▶ _INFORMATION SUPPLIED_:
— start —

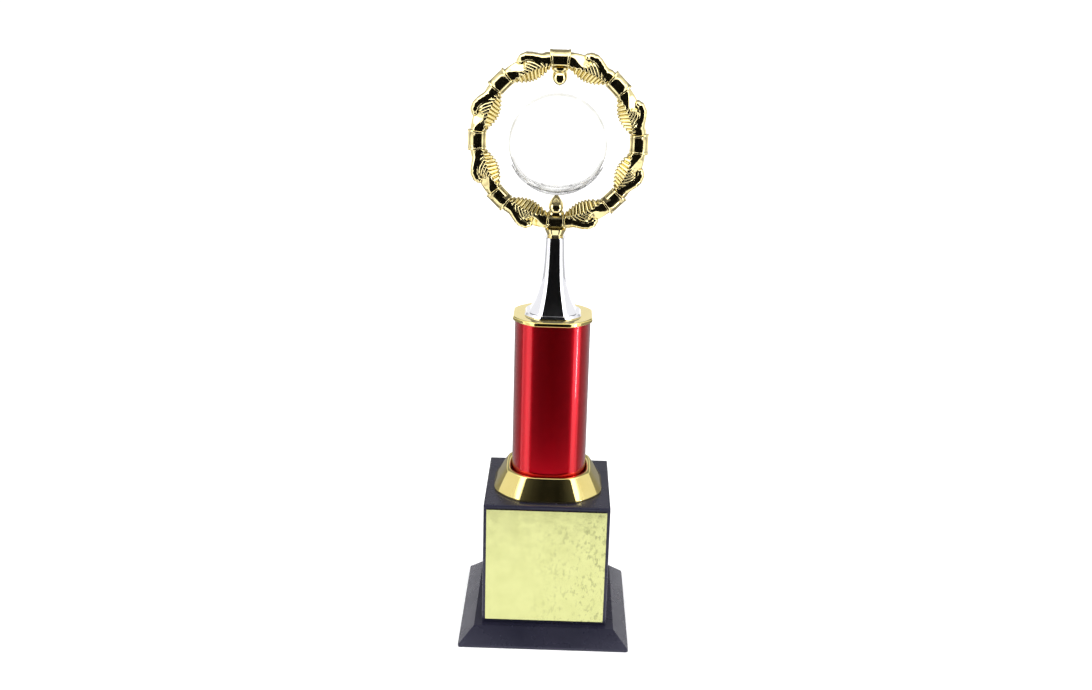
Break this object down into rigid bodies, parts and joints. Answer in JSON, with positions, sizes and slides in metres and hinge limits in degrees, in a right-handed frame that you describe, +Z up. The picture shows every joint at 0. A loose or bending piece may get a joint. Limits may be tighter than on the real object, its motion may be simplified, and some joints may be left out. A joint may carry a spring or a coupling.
{
  "type": "column trophy",
  "caption": "Award trophy: a gold wreath ring holding a clear disc, on a chrome riser stem, a red column with gold collar and cap, and a black square base with a blank gold plate.",
  "frame": {"origin": "middle of the underside of the base, on the surface it stands on", "axes": "+Z up the column; the blank plate and the ring's front face -Y; +X is to the right as seen from the front"},
  "size_m": [0.1032, 0.102, 0.3476],
  "materials": {
    "black_plastic": "moulded black plastic, satin, finely grained",
    "felt": "black felt",
    "ballast": "cast cement",
    "gold_sheet": "pale gold anodised mirror sheet",
    "tape": "double-sided foam tape",
    "gold_plastic": "vacuum-metallised gold, mirror bright",
    "red_tube": "candy red metallic foil under clear gloss",
    "grey_plastic": "plain moulded plastic",
    "chrome_plastic": "vacuum-metallised chrome, mirror bright",
    "clear_glass": "polished clear glass with a bevelled rim",
    "clear_acrylic": "clear cast acrylic",
    "steel": "zinc-plated steel",
    "brass": "plain brass"
  },
  "bodies": {
    "root": {"base_plinth": "black_plastic", "base_felt": "felt", "base_block": "black_plastic", "ballast_block": "ballast", "front_plate": "gold_sheet", "plate_tape": "tape", "collar": "gold_plastic", "column_tube": "red_tube", "tube_bottom_plug": "grey_plastic", "tube_top_plug": "grey_plastic", "column_cap": "gold_plastic", "riser_stem": "chrome_plastic", "ring_ferrule": "gold_plastic", "ring_front": "gold_plastic", "ring_back": "gold_plastic", "upper_boss": "gold_plastic", "lower_boss": "gold_plastic", "disc_cradle": "clear_acrylic", "clear_disc": "clear_glass", "tie_rod": "steel", "bottom_washer": "steel", "bottom_nut": "brass"}
  },
  "joints": []
}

— end —

Report each line of the material above where the word "with" appears.

Break this object down into rigid bodies, parts and joints. Answer in JSON, with positions, sizes and slides in metres and hinge limits in degrees, in a right-handed frame that you describe, +Z up. The picture shows every joint at 0. A loose or bending piece may get a joint. Limits may be tighter than on the real object, its motion may be simplified, and some joints may be left out. A joint may carry a spring or a coupling.
  "caption": "Award trophy: a gold wreath ring holding a clear disc, on a chrome riser stem, a red column with gold collar and cap, and a black square base with a blank gold plate.",
    "clear_glass": "polished clear glass with a bevelled rim",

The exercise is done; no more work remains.